Work instructions
Exactly reproduce each record listed below.

[Object data in JSON]
********

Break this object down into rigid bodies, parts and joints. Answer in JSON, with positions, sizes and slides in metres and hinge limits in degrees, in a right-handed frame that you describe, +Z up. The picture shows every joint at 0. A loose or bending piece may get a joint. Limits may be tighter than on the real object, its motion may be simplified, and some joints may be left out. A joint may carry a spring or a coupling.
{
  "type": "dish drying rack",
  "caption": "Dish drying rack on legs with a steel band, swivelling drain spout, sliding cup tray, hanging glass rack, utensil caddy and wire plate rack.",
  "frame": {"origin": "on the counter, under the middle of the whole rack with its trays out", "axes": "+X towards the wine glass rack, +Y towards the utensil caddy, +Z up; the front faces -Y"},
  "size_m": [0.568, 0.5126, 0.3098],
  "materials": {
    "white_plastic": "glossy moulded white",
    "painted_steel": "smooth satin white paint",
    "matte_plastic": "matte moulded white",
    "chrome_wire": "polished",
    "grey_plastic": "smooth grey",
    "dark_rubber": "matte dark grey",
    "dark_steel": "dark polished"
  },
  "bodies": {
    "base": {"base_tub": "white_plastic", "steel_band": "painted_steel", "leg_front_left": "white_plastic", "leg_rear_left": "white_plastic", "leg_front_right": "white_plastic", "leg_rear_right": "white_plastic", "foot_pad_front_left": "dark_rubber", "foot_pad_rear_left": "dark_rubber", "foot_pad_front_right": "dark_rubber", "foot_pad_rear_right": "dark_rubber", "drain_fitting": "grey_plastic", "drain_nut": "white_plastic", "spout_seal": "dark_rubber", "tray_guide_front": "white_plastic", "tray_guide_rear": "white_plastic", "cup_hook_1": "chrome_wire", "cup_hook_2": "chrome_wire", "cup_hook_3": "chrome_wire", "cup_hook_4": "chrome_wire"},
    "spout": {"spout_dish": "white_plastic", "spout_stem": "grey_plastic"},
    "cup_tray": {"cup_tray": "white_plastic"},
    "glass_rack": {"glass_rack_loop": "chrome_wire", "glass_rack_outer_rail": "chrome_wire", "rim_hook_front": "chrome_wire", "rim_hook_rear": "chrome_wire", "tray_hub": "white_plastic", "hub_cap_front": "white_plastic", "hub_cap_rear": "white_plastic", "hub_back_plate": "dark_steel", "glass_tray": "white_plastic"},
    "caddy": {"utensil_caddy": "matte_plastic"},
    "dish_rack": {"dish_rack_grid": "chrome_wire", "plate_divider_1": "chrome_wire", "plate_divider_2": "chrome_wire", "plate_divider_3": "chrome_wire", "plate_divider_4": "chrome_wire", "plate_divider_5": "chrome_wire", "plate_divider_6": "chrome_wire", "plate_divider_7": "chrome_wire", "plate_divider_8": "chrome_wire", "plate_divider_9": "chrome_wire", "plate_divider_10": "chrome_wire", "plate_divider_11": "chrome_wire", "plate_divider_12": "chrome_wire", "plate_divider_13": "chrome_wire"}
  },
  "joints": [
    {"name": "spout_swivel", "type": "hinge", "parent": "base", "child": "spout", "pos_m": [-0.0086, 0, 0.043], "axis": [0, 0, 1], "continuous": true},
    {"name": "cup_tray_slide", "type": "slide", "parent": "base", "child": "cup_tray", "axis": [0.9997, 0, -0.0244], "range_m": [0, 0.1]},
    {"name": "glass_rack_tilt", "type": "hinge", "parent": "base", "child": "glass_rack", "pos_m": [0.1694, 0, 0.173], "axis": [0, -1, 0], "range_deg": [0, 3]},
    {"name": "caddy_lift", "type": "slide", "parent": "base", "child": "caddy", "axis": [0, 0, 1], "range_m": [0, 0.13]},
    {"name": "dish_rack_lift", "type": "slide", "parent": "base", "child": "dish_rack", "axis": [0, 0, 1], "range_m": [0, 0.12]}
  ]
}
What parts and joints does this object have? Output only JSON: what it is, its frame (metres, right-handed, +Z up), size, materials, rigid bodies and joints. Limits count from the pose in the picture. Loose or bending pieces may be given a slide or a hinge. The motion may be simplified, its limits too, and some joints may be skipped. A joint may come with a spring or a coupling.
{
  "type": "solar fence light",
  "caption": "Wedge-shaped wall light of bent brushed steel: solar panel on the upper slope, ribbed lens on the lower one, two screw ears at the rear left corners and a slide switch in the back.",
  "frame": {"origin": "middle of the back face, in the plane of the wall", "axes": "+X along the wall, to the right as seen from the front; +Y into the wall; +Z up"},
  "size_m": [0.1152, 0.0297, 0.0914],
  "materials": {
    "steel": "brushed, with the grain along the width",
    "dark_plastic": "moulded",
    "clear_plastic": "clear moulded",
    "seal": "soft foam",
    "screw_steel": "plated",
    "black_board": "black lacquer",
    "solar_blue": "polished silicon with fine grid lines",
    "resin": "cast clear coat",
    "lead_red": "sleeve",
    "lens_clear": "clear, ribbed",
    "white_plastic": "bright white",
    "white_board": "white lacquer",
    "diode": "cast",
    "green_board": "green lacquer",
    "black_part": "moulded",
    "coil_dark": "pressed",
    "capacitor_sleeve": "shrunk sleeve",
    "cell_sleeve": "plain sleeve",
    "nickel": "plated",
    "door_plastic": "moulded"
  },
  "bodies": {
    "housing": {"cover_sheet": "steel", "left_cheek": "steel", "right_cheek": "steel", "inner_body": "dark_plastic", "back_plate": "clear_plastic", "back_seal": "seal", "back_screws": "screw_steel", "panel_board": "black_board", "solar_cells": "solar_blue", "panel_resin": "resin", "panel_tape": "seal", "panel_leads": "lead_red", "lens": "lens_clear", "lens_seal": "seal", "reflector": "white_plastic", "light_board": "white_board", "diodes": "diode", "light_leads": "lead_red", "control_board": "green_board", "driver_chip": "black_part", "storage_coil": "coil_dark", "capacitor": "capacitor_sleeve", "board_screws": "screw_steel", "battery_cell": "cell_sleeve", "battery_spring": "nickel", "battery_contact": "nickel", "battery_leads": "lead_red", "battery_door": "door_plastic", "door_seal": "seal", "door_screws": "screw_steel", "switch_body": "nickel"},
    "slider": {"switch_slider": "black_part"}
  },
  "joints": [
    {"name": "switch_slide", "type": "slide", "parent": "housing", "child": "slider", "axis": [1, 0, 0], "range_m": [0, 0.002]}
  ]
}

********

Solution to the problem
Break this object down into rigid bodies, parts and joints. Answer in JSON, with positions, sizes and slides in metres and hinge limits in degrees, in a right-handed frame that you describe, +Z up. The picture shows every joint at 0. A loose or bending piece may get a joint. Limits may be tighter than on the real object, its motion may be simplified, and some joints may be left out. A joint may carry a spring or a coupling.
{
  "type": "dish drying rack",
  "caption": "Dish drying rack on legs with a steel band, swivelling drain spout, sliding cup tray, hanging glass rack, utensil caddy and wire plate rack.",
  "frame": {"origin": "on the counter, under the middle of the whole rack with its trays out", "axes": "+X towards the wine glass rack, +Y towards the utensil caddy, +Z up; the front faces -Y"},
  "size_m": [0.568, 0.5126, 0.3098],
  "materials": {
    "white_plastic": "glossy moulded white",
    "painted_steel": "smooth satin white paint",
    "matte_plastic": "matte moulded white",
    "chrome_wire": "polished",
    "grey_plastic": "smooth grey",
    "dark_rubber": "matte dark grey",
    "dark_steel": "dark polished"
  },
  "bodies": {
    "base": {"base_tub": "white_plastic", "steel_band": "painted_steel", "leg_front_left": "white_plastic", "leg_rear_left": "white_plastic", "leg_front_right": "white_plastic", "leg_rear_right": "white_plastic", "foot_pad_front_left": "dark_rubber", "foot_pad_rear_left": "dark_rubber", "foot_pad_front_right": "dark_rubber", "foot_pad_rear_right": "dark_rubber", "drain_fitting": "grey_plastic", "drain_nut": "white_plastic", "spout_seal": "dark_rubber", "tray_guide_front": "white_plastic", "tray_guide_rear": "white_plastic", "cup_hook_1": "chrome_wire", "cup_hook_2": "chrome_wire", "cup_hook_3": "chrome_wire", "cup_hook_4": "chrome_wire"},
    "spout": {"spout_dish": "white_plastic", "spout_stem": "grey_plastic"},
    "cup_tray": {"cup_tray": "white_plastic"},
    "glass_rack": {"glass_rack_loop": "chrome_wire", "glass_rack_outer_rail": "chrome_wire", "rim_hook_front": "chrome_wire", "rim_hook_rear": "chrome_wire", "tray_hub": "white_plastic", "hub_cap_front": "white_plastic", "hub_cap_rear": "white_plastic", "hub_back_plate": "dark_steel", "glass_tray": "white_plastic"},
    "caddy": {"utensil_caddy": "matte_plastic"},
    "dish_rack": {"dish_rack_grid": "chrome_wire", "plate_divider_1": "chrome_wire", "plate_divider_2": "chrome_wire", "plate_divider_3": "chrome_wire", "plate_divider_4": "chrome_wire", "plate_divider_5": "chrome_wire", "plate_divider_6": "chrome_wire", "plate_divider_7": "chrome_wire", "plate_divider_8": "chrome_wire", "plate_divider_9": "chrome_wire", "plate_divider_10": "chrome_wire", "plate_divider_11": "chrome_wire", "plate_divider_12": "chrome_wire", "plate_divider_13": "chrome_wire"}
  },
  "joints": [
    {"name": "spout_swivel", "type": "hinge", "parent": "base", "child": "spout", "pos_m": [-0.0086, 0, 0.043], "axis": [0, 0, 1], "continuous": true},
    {"name": "cup_tray_slide", "type": "slide", "parent": "base", "child": "cup_tray", "axis": [0.9997, 0, -0.0244], "range_m": [0, 0.1]},
    {"name": "glass_rack_tilt", "type": "hinge", "parent": "base", "child": "glass_rack", "pos_m": [0.1694, 0, 0.173], "axis": [0, -1, 0], "range_deg": [0, 3]},
    {"name": "caddy_lift", "type": "slide", "parent": "base", "child": "caddy", "axis": [0, 0, 1], "range_m": [0, 0.13]},
    {"name": "dish_rack_lift", "type": "slide", "parent": "base", "child": "dish_rack", "axis": [0, 0, 1], "range_m": [0, 0.12]}
  ]
}
What parts and joints does this object have? Output only JSON: what it is, its frame (metres, right-handed, +Z up), size, materials, rigid bodies and joints. Limits count from the pose in the picture. Loose or bending pieces may be given a slide or a hinge. The motion may be simplified, its limits too, and some joints may be skipped. A joint may come with a spring or a coupling.
{
  "type": "solar fence light",
  "caption": "Wedge-shaped wall light of bent brushed steel: solar panel on the upper slope, ribbed lens on the lower one, two screw ears at the rear left corners and a slide switch in the back.",
  "frame": {"origin": "middle of the back face, in the plane of the wall", "axes": "+X along the wall, to the right as seen from the front; +Y into the wall; +Z up"},
  "size_m": [0.1152, 0.0297, 0.0914],
  "materials": {
    "steel": "brushed, with the grain along the width",
    "dark_plastic": "moulded",
    "clear_plastic": "clear moulded",
    "seal": "soft foam",
    "screw_steel": "plated",
    "black_board": "black lacquer",
    "solar_blue": "polished silicon with fine grid lines",
    "resin": "cast clear coat",
    "lead_red": "sleeve",
    "lens_clear": "clear, ribbed",
    "white_plastic": "bright white",
    "white_board": "white lacquer",
    "diode": "cast",
    "green_board": "green lacquer",
    "black_part": "moulded",
    "coil_dark": "pressed",
    "capacitor_sleeve": "shrunk sleeve",
    "cell_sleeve": "plain sleeve",
    "nickel": "plated",
    "door_plastic": "moulded"
  },
  "bodies": {
    "housing": {"cover_sheet": "steel", "left_cheek": "steel", "right_cheek": "steel", "inner_body": "dark_plastic", "back_plate": "clear_plastic", "back_seal": "seal", "back_screws": "screw_steel", "panel_board": "black_board", "solar_cells": "solar_blue", "panel_resin": "resin", "panel_tape": "seal", "panel_leads": "lead_red", "lens": "lens_clear", "lens_seal": "seal", "reflector": "white_plastic", "light_board": "white_board", "diodes": "diode", "light_leads": "lead_red", "control_board": "green_board", "driver_chip": "black_part", "storage_coil": "coil_dark", "capacitor": "capacitor_sleeve", "board_screws": "screw_steel", "battery_cell": "cell_sleeve", "battery_spring": "nickel", "battery_contact": "nickel", "battery_leads": "lead_red", "battery_door": "door_plastic", "door_seal": "seal", "door_screws": "screw_steel", "switch_body": "nickel"},
    "slider": {"switch_slider": "black_part"}
  },
  "joints": [
    {"name": "switch_slide", "type": "slide", "parent": "housing", "child": "slider", "axis": [1, 0, 0], "range_m": [0, 0.002]}
  ]
}